WEVD's last broadcast before becoming ESPN radio, Aug. 31, 2001

 


The Yiddish Radio Dial

Yiddish was the language of the more than two million Jewish immigrants who came to the U.S. from Eastern Europe at the turn of the twentieth century. As the last great wave of these arrivals landed at Ellis Island in the 1920s, radio was beginning its ascent in American culture. The recent Jewish immigrants embraced the medium, and by the early 1930s, Yiddish radio flourished nationwide. In New York alone, 23 stations broadcast dramas, variety programs, man-on-the street interviews, music, commercials, even editorials in rhyme.

The shows ran the gamut of radio genres, but they all shared one important feature: intimacy. "On Yiddish radio," explains Yiddish radio historian Henry Sapoznik, "no one was bigger than life. Everyone was life. It was a one-to-one ratio between the listeners and the characters on the radio. Listeners didn't want a window to look out into another world; they wanted a mirror to see their own."

Yiddish radio obliged. There were the searing dramas of Nahum Stutchkoff, which grappled with the difficult reality of Jewish immigrant experience; the mediation program of Rabbi Samuel A. Rubin, who resolved disputes among Jews too poor or disempowered to turn to the civil courts; the advice show of C. Israel Lutsky, whom many listeners trusted more than their rabbi; and the talent shows that turned the microphone to anyone in the neighborhood courageous enough to let his or her voice be aired.

The best-remembered and most powerful of all the Yiddish radio stations was WEVD. Created in 1927 by the Socialist Party to honor its recently deceased leader, Eugene Victor Debbs, the station was taken over in 1932 by the leading Yiddish newspaper, The Forward.

The Forward created the most famous Yiddish radio program of all time -- The Forward Hour, a variety show that aired every Sunday morning at 11:00. Ironically, while hours of relatively obscure programs like Madame Bertha Hart's Talent Show have survived, only a few random moments of The Forward Hour remain.
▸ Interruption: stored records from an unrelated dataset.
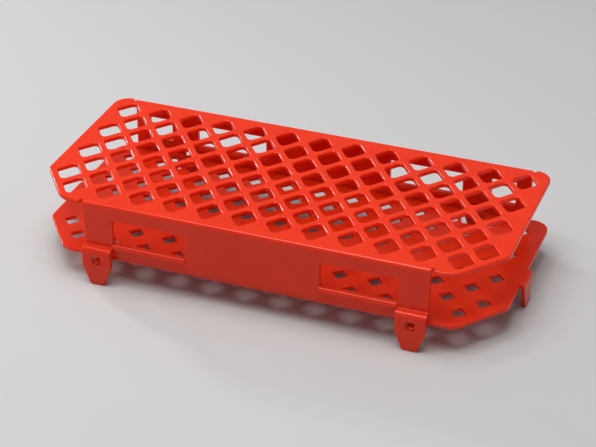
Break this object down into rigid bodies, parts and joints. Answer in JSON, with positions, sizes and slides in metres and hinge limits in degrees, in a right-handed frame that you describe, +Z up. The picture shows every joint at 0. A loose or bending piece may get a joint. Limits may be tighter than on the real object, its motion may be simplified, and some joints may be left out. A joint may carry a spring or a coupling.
{
  "type": "microcentrifuge tube rack",
  "caption": "Low two-piece plastic rack with diamond-shaped tube holes in staggered rows over a lower shelf that steadies the tube tips.",
  "frame": {"origin": "middle of the rack's footprint on the bench", "axes": "+X along the rows of tubes, +Y from the front, where the corners are cut off, to the rear, +Z up"},
  "size_m": [0.2658, 0.1268, 0.0478],
  "materials": {
    "deck": "red-orange moulded polypropylene, satin gloss",
    "shelf": "red-orange moulded polypropylene, satin gloss"
  },
  "bodies": {
    "root": {"deck": "deck", "shelf": "shelf"}
  },
  "joints": []
}
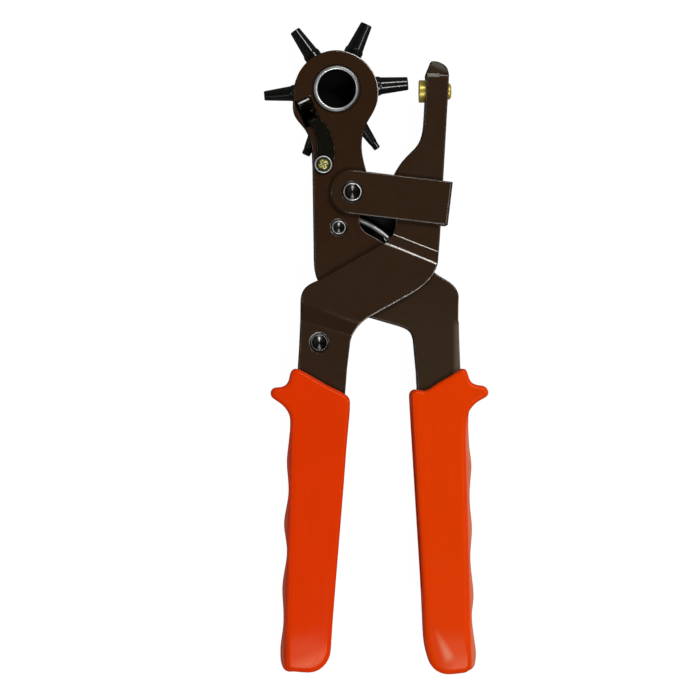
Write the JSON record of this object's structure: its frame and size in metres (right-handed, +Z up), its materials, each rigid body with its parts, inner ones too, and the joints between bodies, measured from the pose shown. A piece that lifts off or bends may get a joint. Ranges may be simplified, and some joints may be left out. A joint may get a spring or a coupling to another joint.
{
  "type": "rotary hole punch",
  "caption": "Plier-style leather punch with a revolving wheel of hollow tubes, a guide strap and a linked lever closing an anvil on the chosen tube.",
  "frame": {"origin": "centre of the bounding box in X and Y, at the table under the tool (lowest point)", "axes": "+X to the anvil side, +Y along the tool from the handles to the jaws, +Z up through its thickness as it lies flat"},
  "size_m": [0.086, 0.2505, 0.0208],
  "materials": {
    "brown_paint": "semi-gloss dark brown paint",
    "orange_plastic": "satin moulded plastic",
    "zinc_steel": "zinc plated",
    "bright_steel": "turned bright steel",
    "black_steel": "blackened steel",
    "tube_steel": "glossy black oxide",
    "spring_steel": "polished spring wire",
    "brass": "machined brass"
  },
  "bodies": {
    "punch_lever_body": {"punch_lever": "brown_paint", "right_grip": "orange_plastic", "wheel_axle": "zinc_steel", "wheel_washer_front": "zinc_steel", "wheel_washer_rear": "zinc_steel", "index_spring": "black_steel", "index_screw": "brass", "index_screw_washer": "bright_steel", "strap_rivet": "bright_steel", "strap_rivet_spacer": "bright_steel", "link_rivet_upper": "bright_steel", "spring_bush": "bright_steel", "guide_tongue": "black_steel", "return_spring": "spring_steel"},
    "turret": {"turret_wheel": "black_steel", "punch_tube_2_0mm": "tube_steel", "punch_tube_2_5mm": "tube_steel", "punch_tube_3_0mm": "tube_steel", "punch_tube_3_5mm": "tube_steel", "punch_tube_4_0mm": "tube_steel", "punch_tube_4_5mm": "tube_steel"},
    "strap": {"guide_strap": "brown_paint"},
    "link": {"lever_link": "black_steel", "link_spring_pin": "bright_steel"},
    "anvil_lever_body": {"anvil_lever": "brown_paint", "left_grip": "orange_plastic", "anvil": "brass", "link_rivet_lower": "bright_steel", "link_spacer_front": "bright_steel", "link_spacer_rear": "bright_steel"}
  },
  "joints": [
    {"name": "wheel_spin", "type": "hinge", "parent": "punch_lever_body", "child": "turret", "pos_m": [-0.01532, 0.09926, 0.0104], "axis": [0, 0, 1], "continuous": true},
    {"name": "link_swing", "type": "hinge", "parent": "punch_lever_body", "child": "link", "pos_m": [-0.01448, 0.04609, 0.0104], "axis": [0, 0, 1], "range_deg": [0, 7.8], "stiffness_Nm_per_rad": 4, "springref_deg": -6.88, "deforming": ["return_spring"]},
    {"name": "lever_on_link", "type": "hinge", "parent": "link", "child": "anvil_lever_body", "pos_m": [-0.02195, 0.00197, 0.0104], "axis": [0, 0, 1], "range_deg": [-2.2, 0.1]},
    {"name": "strap_swing", "type": "hinge", "parent": "punch_lever_body", "child": "strap", "pos_m": [-0.00933, 0.05969, 0.0104], "axis": [0, 0, 1], "range_deg": [-0.1, 6.8]}
  ],
  "couplings": [
    {"joint": "lever_on_link", "follows": "link_swing", "ratio": -0.2484},
    {"joint": "strap_swing", "follows": "link_swing", "ratio": 0.822}
  ]
}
Among them is the show's remarkable theme song, with its musical allusions to the Socialist anthem "The Internationale" and "La Marseillaise."

Further down the dial were micro stations like WBBC, WVFW, and WARD, which fought one another tooth and nail to control frequencies and wattage hardly powerful enough to reach around the corner. Program directors for these stations sometimes had to fill as many as four hours of air-time a day by themselves. Such was the predicament of the inimitable WLTH program director Victor Packer, who probably took more chances and experimented with more genres than anyone in the history of broadcasting.

Yiddish radio reached its apex in the early 1940s and was in near free fall by the mid '50s. Radio's loss of prestige to television was only part of the reason. The Holocaust had forever stemmed the flow of Yiddish speakers to America, while many earlier arrivals turned away from Yiddish culture as they assimilated in the New World. Israel's choice to make Hebrew its official language further marginalized Yiddish as the language of modern Jewish life.

Given the fate of the Yiddish language and the unstable recording materials used in the 1930s to early '50s, it is a miracle that any remnant of the "golden age" of Yiddish radio has survived to see the present day.